Students often like (slightly) weird teachers the best.
You are not the only one, it ain’t weird just very focussed and many people don’t understand. In my area there is a wide range of external finish carpentry on trim, verandahs/porches and awnings which covers an era from pre WW1-1950’s , some Federation, quite a lot of Australian /Californian bungalow. Then the 60’s hit and it turned to crap or steel. The lull between the two World Wars and the impact of the second was especially evident. Materials and trade skills/knowledge dropped sharply along with available money and people. Buying a house in the area drove my wife nuts due to details obvious to me and not apparent to her giving away how much was spent on the materials and trades forming my subsequent opinion along with the aesthetic of the detailing . It is my understanding that a fair bit of leeway was given to some of the carpenters on site in terms of interpretation and execution of the builders drawings. The tiled awning over our front window has more interlocking joinery than not and would have not been a quick endeavour to fabricate in 1936 or now. It also knocks the current methods of nailed butt construction on ‘sympathetic’ new housing out of the park. Probably should treat it with bit more respect and give it a new paint job.

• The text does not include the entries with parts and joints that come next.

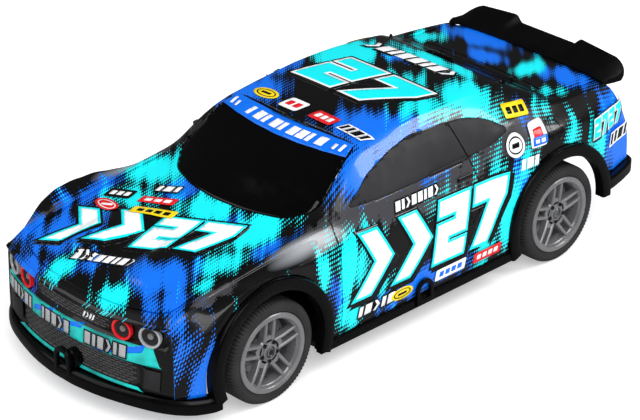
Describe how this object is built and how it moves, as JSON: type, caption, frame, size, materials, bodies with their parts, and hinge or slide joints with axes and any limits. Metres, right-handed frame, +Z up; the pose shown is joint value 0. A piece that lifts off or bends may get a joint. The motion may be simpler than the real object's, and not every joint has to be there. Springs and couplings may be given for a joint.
{
  "type": "remote control car",
  "caption": "Toy muscle coupe with a printed lift-off body, black lower trim and spoiler, spoked wheels, steering front wheels and a motor driven rear axle.",
  "frame": {"origin": "on the ground midway between the axles, on the centre plane", "axes": "+Y towards the rear, +X towards the car's left side, +Z up"},
  "size_m": [0.117, 0.27, 0.08],
  "materials": {
    "body_livery": "glossy printed shell",
    "dark_window": "glossy black insert",
    "black_trim": "satin moulded plastic",
    "headlight": "silvered lamp",
    "red_lens": "clear red plastic",
    "grey_rim": "satin grey moulding",
    "rubber_tyre": "soft matt rubber",
    "steel": "turned or stamped metal",
    "black_nylon": "moulded nylon",
    "white_nylon": "moulded nylon",
    "battery_wrap": "shrink wrap",
    "circuit_board": "coated board with parts",
    "cable": "insulated wire"
  },
  "bodies": {
    "chassis": {"lower_trim": "black_trim", "chassis_plate": "black_nylon", "lower_front_beam": "black_nylon", "upper_front_beam": "black_nylon", "front_bulkhead": "black_nylon", "kingpin_left": "steel", "kingpin_right": "steel", "servo_case": "black_nylon", "gearbox_housing": "black_nylon", "gearbox_cover": "black_nylon", "motor": "steel", "axle_bearing_left": "steel", "axle_bearing_right": "steel", "battery_pack": "battery_wrap", "circuit_board": "circuit_board", "antenna_wire": "cable", "battery_cable": "cable", "motor_cable": "cable", "switch_housing": "black_nylon"},
    "shell": {"body_shell": "body_livery", "windshield": "dark_window", "rear_window": "dark_window", "side_window_left": "dark_window", "side_window_right": "dark_window", "upper_grille": "black_trim", "lower_grille": "black_trim", "headlight_outer_left": "headlight", "headlight_inner_left": "headlight", "headlight_outer_right": "headlight", "headlight_inner_right": "headlight", "tail_light_left": "red_lens", "tail_light_right": "red_lens", "rear_spoiler": "black_trim"},
    "rear_axle_set": {"rear_axle": "steel", "spur_gear": "white_nylon", "rear_rim_left": "grey_rim", "rear_tyre_left": "rubber_tyre", "rear_brake_disc_left": "steel", "rear_wheel_nut_left": "steel", "rear_rim_right": "grey_rim", "rear_tyre_right": "rubber_tyre", "rear_brake_disc_right": "steel", "rear_wheel_nut_right": "steel"},
    "pinion": {"motor_pinion": "steel"},
    "left_knuckle": {"steering_knuckle_left": "black_nylon"},
    "right_knuckle": {"steering_knuckle_right": "black_nylon"},
    "tie_rod": {"tie_rod": "steel"},
    "servo_horn": {"servo_horn": "white_nylon"},
    "front_left_wheel": {"front_rim_left": "grey_rim", "front_tyre_left": "rubber_tyre", "front_brake_disc_left": "steel", "front_wheel_nut_left": "steel"},
    "front_right_wheel": {"front_rim_right": "grey_rim", "front_tyre_right": "rubber_tyre", "front_brake_disc_right": "steel", "front_wheel_nut_right": "steel"},
    "battery_clamp": {"battery_clamp": "black_nylon"},
    "switch_slider": {"power_switch_slider": "red_lens"}
  },
  "joints": [
    {"name": "body_shell_lift", "type": "slide", "parent": "chassis", "child": "shell", "axis": [0, 0, 1], "range_m": [0, 0.06]},
    {"name": "rear_axle_spin", "type": "hinge", "parent": "chassis", "child": "rear_axle_set", "pos_m": [0, 0.08, 0.021], "axis": [1, 0, 0], "continuous": true},
    {"name": "motor_shaft_spin", "type": "hinge", "parent": "chassis", "child": "pinion", "pos_m": [0, 0.0679, 0.02664], "axis": [1, 0, 0], "continuous": true},
    {"name": "steer_left", "type": "hinge", "parent": "chassis", "child": "left_knuckle", "pos_m": [0.039, -0.08, 0.021], "axis": [0, 0, 1], "range_deg": [-18, 18]},
    {"name": "steer_right", "type": "hinge", "parent": "chassis", "child": "right_knuckle", "pos_m": [-0.039, -0.08, 0.021], "axis": [0, 0, 1], "range_deg": [-18, 18]},
    {"name": "tie_rod_slide", "type": "slide", "parent": "chassis", "child": "tie_rod", "axis": [1, 0, 0], "range_m": [-0.0046, 0.0046]},
    {"name": "servo_horn_turn", "type": "hinge", "parent": "chassis", "child": "servo_horn", "pos_m": [0, -0.052, 0.027], "axis": [0, 0, 1], "range_deg": [-18.5, 18.5]},
    {"name": "front_left_wheel_spin", "type": "hinge", "parent": "left_knuckle", "child": "front_left_wheel", "pos_m": [0.05, -0.08, 0.021], "axis": [1, 0, 0], "continuous": true},
    {"name": "front_right_wheel_spin", "type": "hinge", "parent": "right_knuckle", "child": "front_right_wheel", "pos_m": [-0.05, -0.08, 0.021], "axis": [1, 0, 0], "continuous": true},
    {"name": "battery_clamp_swing", "type": "hinge", "parent": "chassis", "child": "battery_clamp", "pos_m": [0.0215, 0.005, 0.031], "axis": [0, 1, 0], "range_deg": [0, 90]},
    {"name": "power_switch_slide", "type": "slide", "parent": "chassis", "child": "switch_slider", "axis": [0, 1, 0], "range_m": [0, 0.004]}
  ],
  "couplings": [
    {"joint": "motor_shaft_spin", "follows": "rear_axle_spin", "ratio": -3.4},
    {"joint": "steer_right", "follows": "steer_left", "ratio": 1},
    {"joint": "tie_rod_slide", "follows": "steer_left", "m_per_rad": -0.014},
    {"joint": "servo_horn_turn", "follows": "steer_left", "ratio": -1}
  ]
}
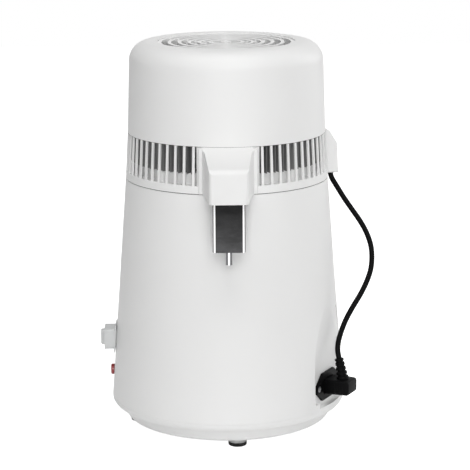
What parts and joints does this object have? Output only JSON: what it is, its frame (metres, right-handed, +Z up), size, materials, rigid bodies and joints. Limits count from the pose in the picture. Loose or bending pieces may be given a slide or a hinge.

Have you ever walked any of the older parts of Westwood? I grew up near Mercy High School. The homes there have so much character; a lot of them were mansions, at the time (I’m still so upset they tore down the Gamble estate). We would often find rail spikes in our backyard from the old line that P&G had built to carry the execs downtown. http://www.jjakucyk.com/transit/caw.html
I had two hard-fast rules for our agent when we bought out here in St. Louis: 1) If a house has a full brick front and vinyl on the three other sides, I don’t even want it mentioned and 2) The neighborhood must have trees taller than the homes. Perhaps Westwood spoiled me (it’s a bit rougher these days, though). But my theory is, if a neighborhood can survive long enough that the trees have outgrown the homes, and it’s STILL a nice place to raise a family, then it has some staying power. All these subdivisions out here that clear-cut the trees are simply a sign of an unestablished neighborhood in my mind.